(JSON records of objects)
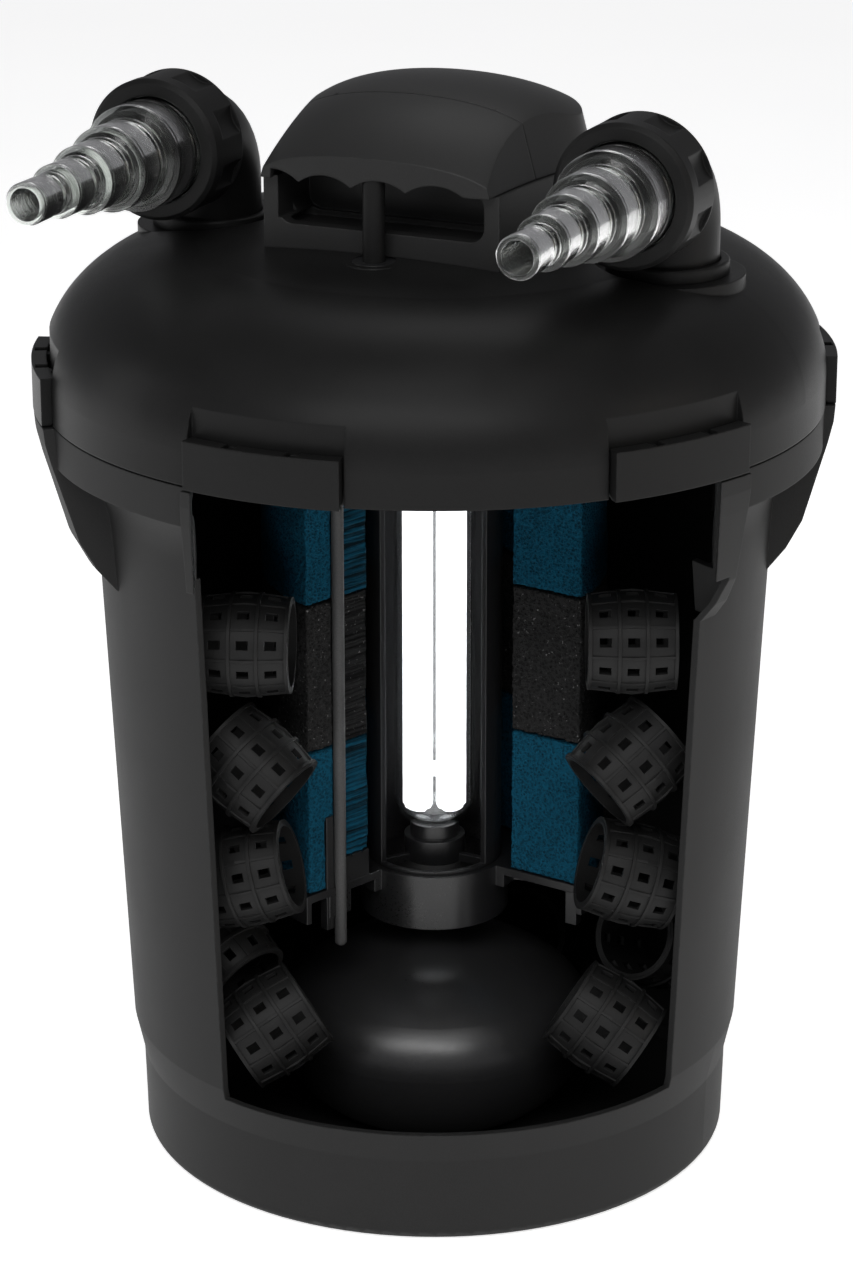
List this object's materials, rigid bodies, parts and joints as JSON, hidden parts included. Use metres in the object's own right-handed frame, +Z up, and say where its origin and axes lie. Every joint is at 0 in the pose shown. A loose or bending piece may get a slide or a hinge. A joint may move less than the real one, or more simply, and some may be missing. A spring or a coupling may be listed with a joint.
{
  "type": "pressurized pond filter",
  "caption": "Round black pressure filter with clipped domed lid, clear stepped hose tails, squeezable foam stack and UV lamp, shown sectioned.",
  "frame": {"origin": "centre of the base's underside, on the bucket's axis", "axes": "+Z up the bucket's axis, -Y the way the hose tails point, +X towards the outlet port"},
  "size_m": [0.371, 0.3808, 0.5275],
  "materials": {
    "body_black": "fine moulded grain",
    "lid_black": "satin moulded",
    "head_black": "satin moulded",
    "inner_black": "plain moulded",
    "media_black": "plain moulded",
    "foam_blue": "open-cell foam",
    "foam_charcoal": "coarse open-cell foam",
    "clear_plastic": "clear moulded",
    "quartz": "polished",
    "lamp_white": "glowing white glass",
    "lamp_cap": "plain moulded",
    "rod_grey": "grained",
    "steel": "plain",
    "seal_rubber": "smooth",
    "ballast_grey": "potted block"
  },
  "bodies": {
    "bucket": {"bucket": "body_black", "displacer_dome": "body_black", "bio_barrel_01": "media_black", "bio_barrel_02": "media_black", "bio_barrel_03": "media_black", "bio_barrel_04": "media_black", "bio_barrel_05": "media_black", "bio_barrel_06": "media_black", "bio_barrel_07": "media_black", "bio_barrel_08": "media_black", "bio_barrel_09": "media_black", "bio_barrel_10": "media_black", "bio_barrel_11": "media_black", "bio_barrel_12": "media_black"},
    "lid": {"lid": "lid_black", "lid_seal": "seal_rubber", "clip_pins": "steel", "foam_bottom": "foam_blue", "foam_middle": "foam_charcoal", "foam_top": "foam_blue", "top_plate": "inner_black", "uv_guard_tube": "inner_black", "sleeve_support": "inner_black", "quartz_sleeve": "quartz", "sleeve_seal": "seal_rubber", "sleeve_clamp": "inner_black", "uv_lamp": "lamp_white", "lamp_base": "lamp_cap", "lamp_socket": "lamp_cap", "outlet_duct": "inner_black", "rod_bush": "inner_black", "port_rings": "lid_black", "head_base": "head_black", "head_cover": "head_black", "head_screws": "steel", "cable_gland": "inner_black", "ballast": "ballast_grey"},
    "handle": {"handle": "head_black", "pull_rod": "lid_black", "crosshead": "inner_black", "tie_rods": "rod_grey", "rod_nuts": "steel", "carrier_plate": "inner_black"},
    "clip_1": {"clip_1": "lid_black"},
    "clip_2": {"clip_2": "lid_black"},
    "clip_3": {"clip_3": "lid_black"},
    "clip_4": {"clip_4": "lid_black"},
    "clip_5": {"clip_5": "lid_black"},
    "clip_6": {"clip_6": "lid_black"},
    "elbow_left": {"elbow_left": "lid_black", "elbow_seal_left": "seal_rubber", "gasket_left": "seal_rubber", "hose_adapter_left": "clear_plastic"},
    "union_nut_left": {"union_nut_left": "lid_black"},
    "elbow_right": {"elbow_right": "lid_black", "elbow_seal_right": "seal_rubber", "gasket_right": "seal_rubber", "hose_adapter_right": "clear_plastic"},
    "union_nut_right": {"union_nut_right": "lid_black"}
  },
  "joints": [
    {"name": "lid_lift", "type": "slide", "parent": "bucket", "child": "lid", "axis": [0, 0, 1], "range_m": [0, 0.3]},
    {"name": "handle_pull", "type": "slide", "parent": "lid", "child": "handle", "axis": [0, 0, 1], "range_m": [0, 0.06], "deforming": ["foam_bottom", "foam_middle", "foam_top"]},
    {"name": "clip_1_hinge", "type": "hinge", "parent": "lid", "child": "clip_1", "pos_m": [0, -0.1864, 0.3945], "axis": [-1, 0, 0], "range_deg": [0, 70]},
    {"name": "clip_2_hinge", "type": "hinge", "parent": "lid", "child": "clip_2", "pos_m": [0.16143, -0.0932, 0.3945], "axis": [-0.5, -0.866, 0], "range_deg": [0, 70]},
    {"name": "clip_3_hinge", "type": "hinge", "parent": "lid", "child": "clip_3", "pos_m": [0.16143, 0.0932, 0.3945], "axis": [0.5, -0.866, 0], "range_deg": [0, 70]},
    {"name": "clip_4_hinge", "type": "hinge", "parent": "lid", "child": "clip_4", "pos_m": [0, 0.1864, 0.3945], "axis": [1, 0, 0], "range_deg": [0, 70]},
    {"name": "clip_5_hinge", "type": "hinge", "parent": "lid", "child": "clip_5", "pos_m": [-0.16143, 0.0932, 0.3945], "axis": [0.5, 0.866, 0], "range_deg": [0, 70]},
    {"name": "clip_6_hinge", "type": "hinge", "parent": "lid", "child": "clip_6", "pos_m": [-0.16143, -0.0932, 0.3945], "axis": [-0.5, 0.866, 0], "range_deg": [0, 70]},
    {"name": "elbow_left_swivel", "type": "hinge", "parent": "lid", "child": "elbow_left", "pos_m": [-0.117, 0, 0.45], "axis": [0, 0, 1], "range_deg": [-105, 15]},
    {"name": "union_nut_left_spin", "type": "hinge", "parent": "elbow_left", "child": "union_nut_left", "pos_m": [-0.117, -0.045, 0.494], "axis": [0, -1, 0], "continuous": true},
    {"name": "elbow_right_swivel", "type": "hinge", "parent": "lid", "child": "elbow_right", "pos_m": [0.117, 0, 0.45], "axis": [0, 0, 1], "range_deg": [-15, 105]},
    {"name": "union_nut_right_spin", "type": "hinge", "parent": "elbow_right", "child": "union_nut_right", "pos_m": [0.117, -0.045, 0.494], "axis": [0, -1, 0], "continuous": true}
  ]
}
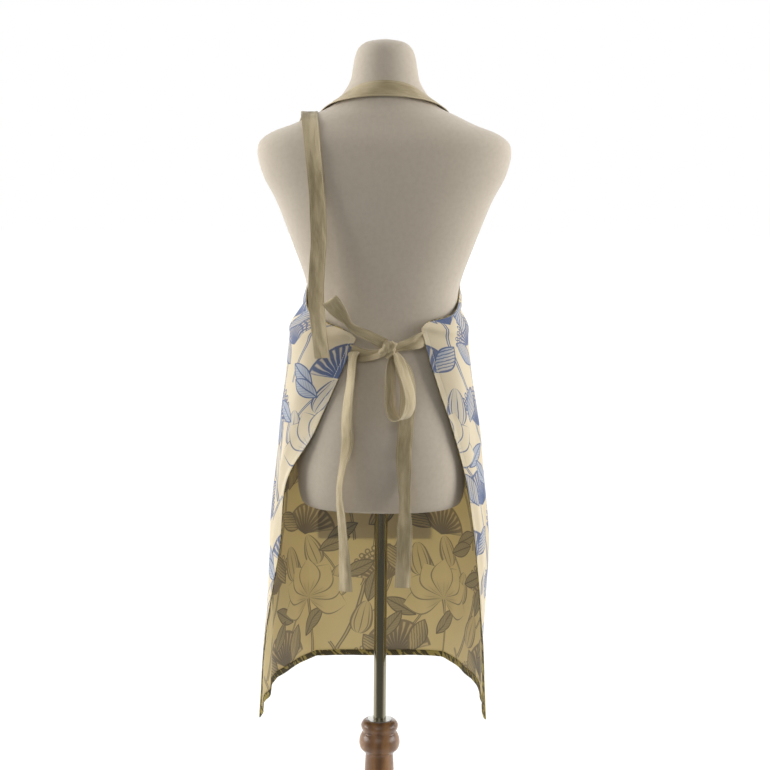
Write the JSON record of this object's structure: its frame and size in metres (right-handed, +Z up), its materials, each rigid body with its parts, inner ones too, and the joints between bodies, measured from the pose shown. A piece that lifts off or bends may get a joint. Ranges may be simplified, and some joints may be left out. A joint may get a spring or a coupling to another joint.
{
  "type": "apron on a dress form",
  "caption": "Apron with tied bow and long neck strap, worn by a jersey-covered torso form that swivels on a height-adjustable pole in a turned wooden stand.",
  "frame": {"origin": "on the floor, on the pole's axis under the post", "axes": "+Z up along the pole; the wearer faces +Y, so the open back and the bow face -Y; +X is to the right for someone who looks at the back"},
  "size_m": [0.52, 0.52, 1.473],
  "materials": {
    "wood": "satin varnish",
    "steel": "satin",
    "felt": "felt",
    "brass": "satin",
    "chrome": "polished",
    "cap_plastic": "matte",
    "plywood": "raw",
    "shell": "matte",
    "jersey": "woven",
    "print_cotton": "woven",
    "hem_cotton": "woven",
    "nickel": "satin",
    "tape_cotton": "woven"
  },
  "bodies": {
    "stand": {"turned_post": "wood", "post_sleeve": "steel", "leg_front": "wood", "leg_back": "wood", "leg_left": "wood", "leg_right": "wood", "leg_plate": "steel", "plate_screws": "steel", "foot_pads": "felt", "clamp_insert": "brass"},
    "clamp": {"clamp_screw": "steel"},
    "pole": {"pole_tube": "chrome", "pole_end_plugs": "cap_plastic"},
    "strap_end": {"neck_strap_tail": "tape_cotton"},
    "tail_left": {"tie_tail_left": "tape_cotton"},
    "tail_right": {"tie_tail_right": "tape_cotton"},
    "loop_right": {"bow_loop_right": "tape_cotton"},
    "form": {"socket_tube": "steel", "socket_flange": "steel", "flange_screws": "steel", "base_board": "plywood", "torso_shell": "shell", "jersey_cover": "jersey", "cover_staples": "steel", "apron_panel": "print_cotton", "bottom_hem": "hem_cotton", "side_hem_left": "hem_cotton", "side_hem_right": "hem_cotton", "armhole_hem_left": "hem_cotton", "armhole_hem_right": "hem_cotton", "bib_hem": "hem_cotton", "patch_pocket": "print_cotton", "pocket_hem": "hem_cotton", "ring_tab": "tape_cotton", "d_rings": "nickel", "neck_strap": "tape_cotton", "neck_strap_return": "tape_cotton", "waist_tie_left": "tape_cotton", "waist_tie_right": "tape_cotton", "bow_knot": "tape_cotton", "bow_loop_left": "tape_cotton"}
  },
  "joints": [
    {"name": "clamp_turn", "type": "hinge", "parent": "stand", "child": "clamp", "pos_m": [0, 0.04, 0.3], "axis": [0, 1, 0], "range_deg": [0, 540]},
    {"name": "pole_height", "type": "slide", "parent": "stand", "child": "pole", "axis": [0, 0, 1], "range_m": [-0.12, 0.12]},
    {"name": "form_swivel", "type": "hinge", "parent": "pole", "child": "form", "pos_m": [0, 0, 0.9], "axis": [0, 0, 1], "continuous": true},
    {"name": "strap_end_swing", "type": "hinge", "parent": "form", "child": "strap_end", "pos_m": [-0.116, -0.0215, 1.3635], "axis": [-1, 0, 0], "range_deg": [0, 75]},
    {"name": "left_tail_swing", "type": "hinge", "parent": "form", "child": "tail_left", "pos_m": [-0.047, -0.0935, 0.9935], "axis": [-1, 0, 0], "range_deg": [0, 75]},
    {"name": "right_tail_swing", "type": "hinge", "parent": "form", "child": "tail_right", "pos_m": [0.024, -0.094, 1.009], "axis": [-1, 0, 0], "range_deg": [0, 50]},
    {"name": "loop_swing", "type": "hinge", "parent": "tail_right", "child": "loop_right", "pos_m": [0.024, -0.094, 1.009], "axis": [-1, 0, 0], "range_deg": [0, 40]}
  ]
}
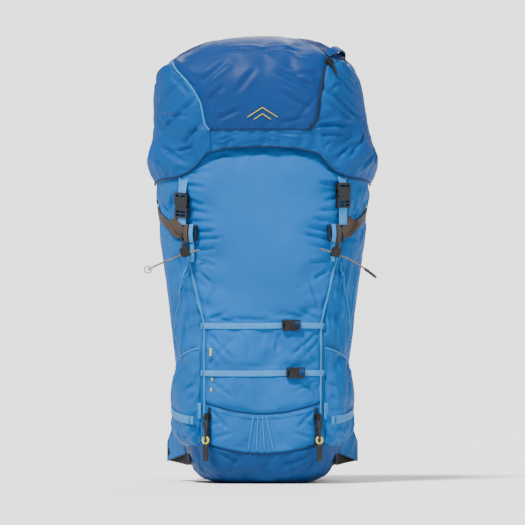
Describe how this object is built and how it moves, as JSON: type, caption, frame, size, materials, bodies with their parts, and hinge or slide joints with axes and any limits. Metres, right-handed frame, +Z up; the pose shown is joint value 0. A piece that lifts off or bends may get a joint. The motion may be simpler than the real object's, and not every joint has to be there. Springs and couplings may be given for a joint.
{
  "type": "travel backpack",
  "caption": "Tall top-loading trekking backpack with a zipped floating lid, lower compartment, side pockets, webbing straps and a padded harness with a hip belt.",
  "frame": {"origin": "on the flat base, on the pack's mid-plane, under the main compartment", "axes": "+Z up, -Y towards the outer front with the straps and buckles, +Y towards the wearer's back"},
  "size_m": [0.4228, 0.5661, 0.824],
  "materials": {
    "shell_fabric": "matte woven",
    "side_fabric": "matte woven",
    "lid_fabric": "matte woven",
    "base_fabric": "coated woven",
    "lining": "matte woven",
    "blue_webbing": "ribbed",
    "taupe_webbing": "ribbed",
    "black_webbing": "ribbed",
    "cord": "braided",
    "buckle_plastic": "satin moulded",
    "pull_plastic": "satin moulded",
    "zip_tape": "ribbed coil",
    "foam_mesh": "spacer mesh",
    "sheet_plastic": "smooth",
    "stay_metal": "satin"
  },
  "bodies": {
    "main_bag": {"back_foam": "foam_mesh", "bag_webbing": "blue_webbing", "bottom_panel": "base_fabric", "bungee_left": "cord", "bungee_right": "cord", "collar": "side_fabric", "collar_drawcord": "cord", "compartment_panel": "shell_fabric", "compartment_zip": "zip_tape", "cord_locks": "buckle_plastic", "frame_stays": "stay_metal", "framesheet": "sheet_plastic", "front_buckle_females": "buckle_plastic", "front_panel": "shell_fabric", "front_short_strap_lower": "blue_webbing", "front_short_strap_upper": "blue_webbing", "hip_fins": "side_fabric", "ladder_locks": "buckle_plastic", "lid_buckle_males": "buckle_plastic", "load_lifters": "black_webbing", "lower_straps": "black_webbing", "lumbar_pad": "foam_mesh", "rear_panel": "lining", "side_panel_left": "side_fabric", "side_panel_right": "side_fabric", "side_pocket_left": "side_fabric", "side_pocket_right": "side_fabric", "yoke": "foam_mesh"},
    "lid": {"lid_shell": "lid_fabric", "lid_front_panel": "lid_fabric", "lid_underside": "lining", "lid_zip": "zip_tape", "lid_webbing": "blue_webbing", "lid_buckle_females": "buckle_plastic"},
    "lid_slider": {"lid_zip_slider": "pull_plastic"},
    "lid_pull": {"lid_zip_pull": "pull_plastic"},
    "harness": {"shoulder_strap_left": "foam_mesh", "shoulder_strap_right": "foam_mesh", "strap_adjusters": "buckle_plastic"},
    "chest_strap": {"sternum_strap_left": "black_webbing", "sternum_strap_right": "black_webbing", "sternum_clips": "buckle_plastic", "sternum_buckle_female": "buckle_plastic"},
    "chest_latch": {"sternum_buckle_male": "buckle_plastic"},
    "belt_left": {"belt_wing_left": "foam_mesh", "belt_webbing_left": "black_webbing"},
    "belt_right": {"belt_wing_right": "foam_mesh", "belt_webbing_right": "black_webbing", "belt_buckle_female": "buckle_plastic"},
    "belt_latch": {"belt_buckle_male": "buckle_plastic"},
    "front_latch_upper": {"front_buckle_male_upper": "buckle_plastic"},
    "front_latch_lower": {"front_buckle_male_lower": "buckle_plastic"},
    "slider_left": {"compartment_slider_left": "pull_plastic"},
    "slider_right": {"compartment_slider_right": "pull_plastic"},
    "pull_left": {"compartment_pull_left": "pull_plastic"},
    "pull_right": {"compartment_pull_right": "pull_plastic"},
    "haul_handle": {"haul_loop": "black_webbing"},
    "collar_button": {"collar_lock_button": "buckle_plastic"},
    "tool_button_left": {"bungee_button_left": "buckle_plastic"},
    "tool_button_right": {"bungee_button_right": "buckle_plastic"}
  },
  "joints": [
    {"name": "lid_hinge", "type": "hinge", "parent": "main_bag", "child": "lid", "pos_m": [0, 0.117, 0.554], "axis": [-1, 0, 0], "range_deg": [0, 80]},
    {"name": "lid_zip_travel", "type": "slide", "parent": "lid", "child": "lid_slider", "axis": [-0.2315, -0.6104, -0.7575], "range_m": [0, 0.018]},
    {"name": "lid_pull_swing", "type": "hinge", "parent": "lid_slider", "child": "lid_pull", "pos_m": [0.12362, -0.16315, 0.77017], "axis": [-0.8528, -0.5222, 0], "range_deg": [0, 50]},
    {"name": "harness_swing", "type": "hinge", "parent": "main_bag", "child": "harness", "pos_m": [0, 0.125, 0.5], "axis": [1, 0, 0], "range_deg": [0, 12], "deforming": ["load_lifters", "lower_straps"]},
    {"name": "sternum_height", "type": "slide", "parent": "harness", "child": "chest_strap", "axis": [0, 0, 1], "range_m": [-0.025, 0.025]},
    {"name": "sternum_release", "type": "slide", "parent": "chest_strap", "child": "chest_latch", "axis": [1, 0, 0], "range_m": [0, 0.02], "deforming": ["sternum_strap_right"]},
    {"name": "belt_left_wing", "type": "hinge", "parent": "main_bag", "child": "belt_left", "pos_m": [-0.0762, 0.1326, 0.07], "axis": [0, 0, 1], "range_deg": [0, 40]},
    {"name": "belt_right_wing", "type": "hinge", "parent": "main_bag", "child": "belt_right", "pos_m": [0.0762, 0.1326, 0.07], "axis": [0, 0, -1], "range_deg": [0, 40]},
    {"name": "belt_release", "type": "slide", "parent": "belt_left", "child": "belt_latch", "axis": [1, 0, 0], "range_m": [0, 0.048], "deforming": ["belt_webbing_left"]},
    {"name": "front_release_upper", "type": "slide", "parent": "main_bag", "child": "front_latch_upper", "axis": [1, 0, 0], "range_m": [0, 0.018], "deforming": ["front_short_strap_upper"]},
    {"name": "front_release_lower", "type": "slide", "parent": "main_bag", "child": "front_latch_lower", "axis": [1, 0, 0], "range_m": [0, 0.018], "deforming": ["front_short_strap_lower"]},
    {"name": "compartment_zip_left", "type": "slide", "parent": "main_bag", "child": "slider_left", "axis": [0, 0.1463, -0.9892], "range_m": [0, 0.028]},
    {"name": "compartment_pull_left_swing", "type": "hinge", "parent": "slider_left", "child": "pull_left", "pos_m": [-0.10327, -0.15495, 0.12134], "axis": [-0.8625, 0.5061, 0], "range_deg": [0, 90]},
    {"name": "compartment_zip_right", "type": "slide", "parent": "main_bag", "child": "slider_right", "axis": [0, 0.1463, -0.9892], "range_m": [0, 0.028]},
    {"name": "compartment_pull_right_swing", "type": "hinge", "parent": "slider_right", "child": "pull_right", "pos_m": [0.10327, -0.15495, 0.12134], "axis": [-0.8625, -0.5061, 0], "range_deg": [0, 90]},
    {"name": "haul_swing", "type": "hinge", "parent": "main_bag", "child": "haul_handle", "pos_m": [0, 0.1165, 0.6], "axis": [1, 0, 0], "range_deg": [0, 90]},
    {"name": "collar_button_press", "type": "slide", "parent": "main_bag", "child": "collar_button", "axis": [-1, 0, 0], "range_m": [0, 0.005], "stiffness_N_per_m": 250},
    {"name": "tool_button_left_press", "type": "slide", "parent": "main_bag", "child": "tool_button_left", "axis": [0.2825, -0.0743, -0.9564], "range_m": [0, 0.0025], "stiffness_N_per_m": 250},
    {"name": "tool_button_right_press", "type": "slide", "parent": "main_bag", "child": "tool_button_right", "axis": [-0.3057, -0.0582, -0.9503], "range_m": [0, 0.0025], "stiffness_N_per_m": 250}
  ]
}
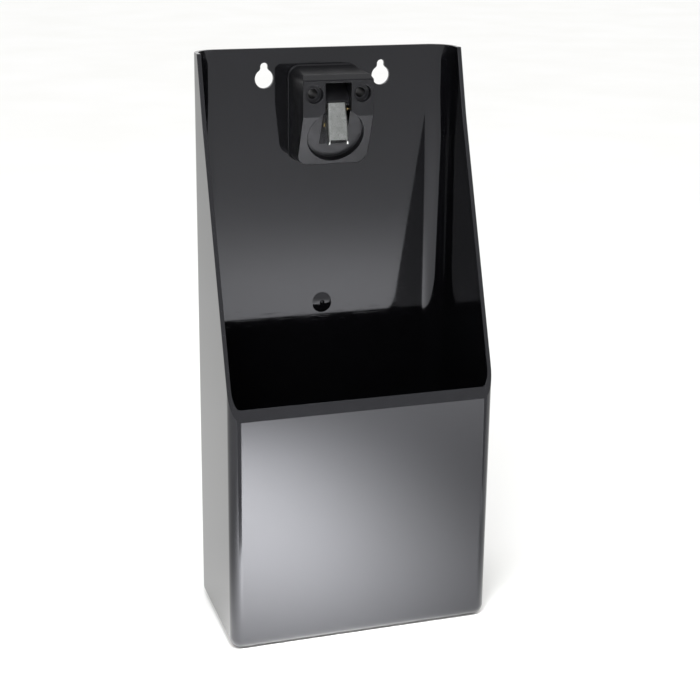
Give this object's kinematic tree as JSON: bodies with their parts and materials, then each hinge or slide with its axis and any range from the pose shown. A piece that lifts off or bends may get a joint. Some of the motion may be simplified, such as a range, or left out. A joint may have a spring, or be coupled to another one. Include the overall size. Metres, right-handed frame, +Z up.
{
  "type": "wall mounted bottle opener with cap catcher",
  "caption": "Wall mounted bottle opener: a moulded head with a round cap recess and a sprung steel tooth, on a tall open bin that catches the caps.",
  "frame": {"origin": "on the wall plane, midway between the round entries of the two hanging keyholes", "axes": "+X to the right seen from the front, +Y into the wall, +Z up"},
  "size_m": [0.16, 0.09, 0.34],
  "materials": {
    "bin_plastic": "high gloss moulded",
    "head_plastic": "satin moulded",
    "tooth_steel": "brushed stainless sheet",
    "pin_steel": "ground",
    "spring_steel": "drawn wire",
    "screw_steel": "zinc plated"
  },
  "bodies": {
    "catcher": {"catcher_bin": "bin_plastic", "opener_head": "head_plastic", "hinge_pin": "pin_steel", "tooth_spring": "spring_steel", "head_screws": "screw_steel"},
    "tooth": {"tooth": "tooth_steel"}
  },
  "joints": [
    {"name": "tooth_press", "type": "hinge", "parent": "catcher", "child": "tooth", "pos_m": [0, -0.026, -0.01628], "axis": [1, 0, 0], "range_deg": [0, 30], "stiffness_Nm_per_rad": 0.06, "springref_deg": -34.38, "deforming": ["tooth_spring"]}
  ]
}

## Required task
Exactly reproduce the lines that run from the line with "Give this object's" through the last line of the records, inclusive.

## Output
Give this object's kinematic tree as JSON: bodies with their parts and materials, then each hinge or slide with its axis and any range from the pose shown. A piece that lifts off or bends may get a joint. Some of the motion may be simplified, such as a range, or left out. A joint may have a spring, or be coupled to another one. Include the overall size. Metres, right-handed frame, +Z up.
{
  "type": "wall mounted bottle opener with cap catcher",
  "caption": "Wall mounted bottle opener: a moulded head with a round cap recess and a sprung steel tooth, on a tall open bin that catches the caps.",
  "frame": {"origin": "on the wall plane, midway between the round entries of the two hanging keyholes", "axes": "+X to the right seen from the front, +Y into the wall, +Z up"},
  "size_m": [0.16, 0.09, 0.34],
  "materials": {
    "bin_plastic": "high gloss moulded",
    "head_plastic": "satin moulded",
    "tooth_steel": "brushed stainless sheet",
    "pin_steel": "ground",
    "spring_steel": "drawn wire",
    "screw_steel": "zinc plated"
  },
  "bodies": {
    "catcher": {"catcher_bin": "bin_plastic", "opener_head": "head_plastic", "hinge_pin": "pin_steel", "tooth_spring": "spring_steel", "head_screws": "screw_steel"},
    "tooth": {"tooth": "tooth_steel"}
  },
  "joints": [
    {"name": "tooth_press", "type": "hinge", "parent": "catcher", "child": "tooth", "pos_m": [0, -0.026, -0.01628], "axis": [1, 0, 0], "range_deg": [0, 30], "stiffness_Nm_per_rad": 0.06, "springref_deg": -34.38, "deforming": ["tooth_spring"]}
  ]
}